Speaking of the Crees, Chippewyans, and other Indians on the eastern side of the Rocky Mountains, Harmon says that “all Indians are very desirous of having a numerous offspring.”[2216] Among the Ingaliks, “children are anxiously desired, even when women have no husbands.”[2217] Among the Mayas, disappointed couples prayed earnestly, and brought many offerings to propitiate the god whose anger was supposed to have deferred their hopes.[2218] “Be numerous in offspring and descendants,” is a frequent marriage benediction or salutation in Madagascar; for to die without posterity is looked upon as a great calamity, and is termed “dead as regards the eye.”[2219] A negro considers childlessness the greatest disaster which can happen to him;[2220] Bosman once asked one of the king’s captains in Fida how many children he had, and he answered, sighing, that he was so unhappy as not to have many—he could not pretend to have had above seventy, including those who were dead. Among the Waganda and Wanyoro, great rejoicings take place in the case of the birth of twins.[2221] The Shaman heathens of Siberia regarded an abundance of children and cattle as the most essential condition of a man’s happiness.[2222] “Honest people have many children,” a Japanese proverb says;[2223] the Chinese regard a large family of sons as a mark of the divine favour;[2224] and to become the father of a son is described in Indian poems as the greatest happiness which may fall to the share of a mortal.[2225] In Persia, childlessness is considered the most horrible calamity.[2226] One of the chief blessings that Moses in the name of God promised the Israelites was a numerous progeny; and the ancient Romans regarded the procreation of legitimate children as the real end of marriage.[2227] “He who has no children, has no happiness either,” the South Slavonians say;[2228] and German folk-lore compares a marriage without offspring with a world without sun.[2229]

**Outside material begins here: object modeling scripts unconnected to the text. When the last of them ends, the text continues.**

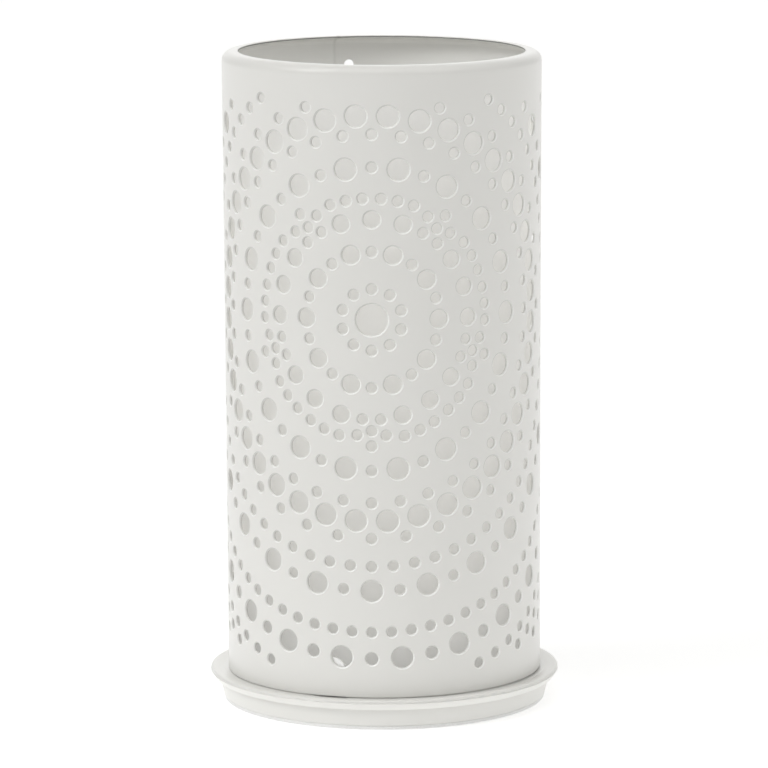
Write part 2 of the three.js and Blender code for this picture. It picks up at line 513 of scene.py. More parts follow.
class Paint(Graph):
    """A new material's graph, with what the finishes share."""

    def __init__(self, name: str) -> None:
        """Makes a material that holds only object coordinates.

        Args:
            name: The material's name.
        """
        self.material = bpy.data.materials.new(name)
        self.material.use_nodes = True
        self.material.node_tree.nodes.clear()
        super().__init__(self.material.node_tree)
        self.place = self.node("ShaderNodeTexCoord", {}, {}, "Object")

    def noise(self, grain: Grain) -> Wire:
        """A noise over the object, with values round 0.5."""
        sockets = {"Vector": self.place, "Scale": 1 / grain.size, "Detail": grain.detail}
        return self.node("ShaderNodeTexNoise", {}, sockets)

    def bump(self, height: Wire, depth: float, under: Wire | None = None) -> Wire:
        """A normal bent by a height.

        Args:
            height: The height, from 0 to 1.
            depth: How deep a full step is, in metres.
            under: A normal that is bent further.

        Returns:
            The normal.
        """
        sockets: Sockets = {"Height": height, "Distance": depth, "Strength": 1.0}
        if under is not None:
            sockets["Normal"] = under
        return self.node("ShaderNodeBump", {}, sockets)

    def carried(self, name: str) -> Wire:
        """A number that the mesh carries."""
        return self.node("ShaderNodeAttribute", {"attribute_name": name}, {}, "Fac")

    def principled(self, sockets: Sockets) -> Material:
        """Ends the material in a Principled shader with the given sockets, and returns it."""
        self.close(self.node("ShaderNodeBsdfPrincipled", {}, sockets))
        return self.material


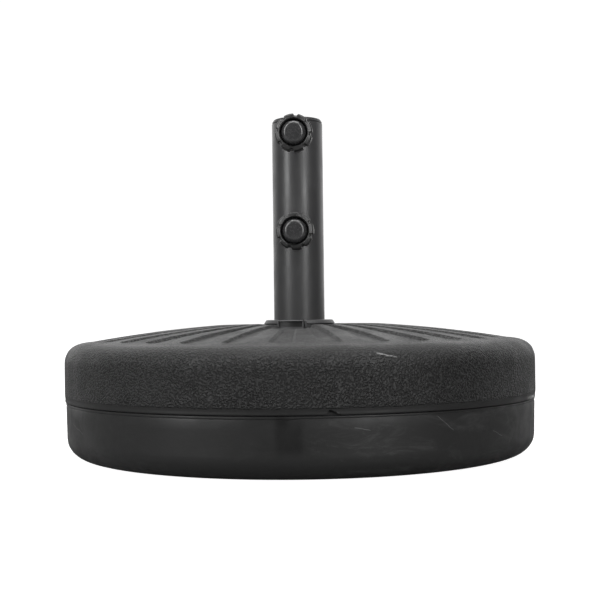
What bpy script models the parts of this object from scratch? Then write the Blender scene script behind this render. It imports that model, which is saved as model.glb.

A woman therefore is valued not only as a wife but as a mother. Nowhere has greater stress been laid on this idea than in ancient Lacedaemon. A husband, if he considered that the unfruitfulness of the marriage was owing to himself, gave his matrimonial rights to a younger man, whose child then belonged to the husband’s family; and to the wives of men who, for example, fell in battle before having children, other men, probably slaves, were assigned, that there might be heirs and successors to the deceased husband.[2230] Among many peoples the respect in which a woman is held is proportionate to her fecundity,[2231] and a barren wife is frequently despised as an unnatural and useless being.[2232] In Angola, according to Livingstone, in the native dances, “when any one may wish to deride another, in the accompanying song a line is introduced, 'So and so has no children, and never will get any.’” The offended woman feels the insult so keenly that it is not uncommon for her to rush away and commit suicide.[2233] Among the Creeks, a man always calls his wife his son’s mother;[2234] and, among the Todas, in addressing a man with the casual question, “Are you married?” the ordinary way of putting it would be to say, “Is there a son?”[2235]

It is obvious, then, that fecundity must be one of the qualities which a man most eagerly requires from his bride. Mr. Reade tells us that, in certain parts of Africa, especially in malarious localities, where women are so frequently sterile, no one cares to marry a girl till she has borne a child; and among the Votyaks, according to Dr. Buch, a girl gets married sooner if she is a mother.[2236]

We have seen several instances of husband and wife not living together as married people before the birth of a child. Among the Creeks, marriages were contracted for a year, but if they proved fruitful, they were, as a rule, renewed.[2237] Again, with regard to an order of the Essenes, Josephus states that, considering succession to be the principal part of human life, they tried their spouses for three years, and then married them only if there was a prospect of the union being fruitful.[2238] Among many peoples it is the practice for a man to repudiate a barren wife.

The desire for offspring, with its consequence, the appreciation of female fecundity, is due to various causes. First, there is in man an instinct for reproduction. Mr. Marshall remarks, “Of this desire for progeny I have seen many examples amongst the Todas, so strongly marked, but to all appearances apart from the sense of personal ambition, and separate from any demands of religion or requirements for support in old age, as to give the impression that it was the primitive faculty of Philoprogenitiveness, acting so insensibly, naturally, as to have the character more of a plain instinct, than of an intelligent human feeling.”[2239] With this instinct a feeling of parental pride is associated. “Children,” says Hobbes, “are a man’s power and his honour.”[2240]

Among the Hebrews and the ancient Aryan nations, the desire for offspring, particularly sons, had its root chiefly in religious belief, being a natural outcome of the idea that the spirits of the dead were made happy by homage received at the hands of their male posterity. The same is the case with the Chinese[2241] and Japanese,[2242] and perhaps, to a certain extent, with some peoples at a lower stage of civilization. The savage believes that the life which goes on after death, differs in nothing from this life, that wants and pursuits remain as before, that consequently the dead man’s spirit eats and drinks, and needs fire for warmth and cooking. It is, of course, his surviving descendants who have to see that he is well provided for in these respects. Hence the offerings to deceased ancestors for various periods after death and the feasts for the dead.[2243] Among the Thlinkets according to Holmberg, it sometimes happens that a man spends his whole fortune as well as his wife’s marriage portion on such a feast, and has to live as a poor man for the rest of his life.[2244]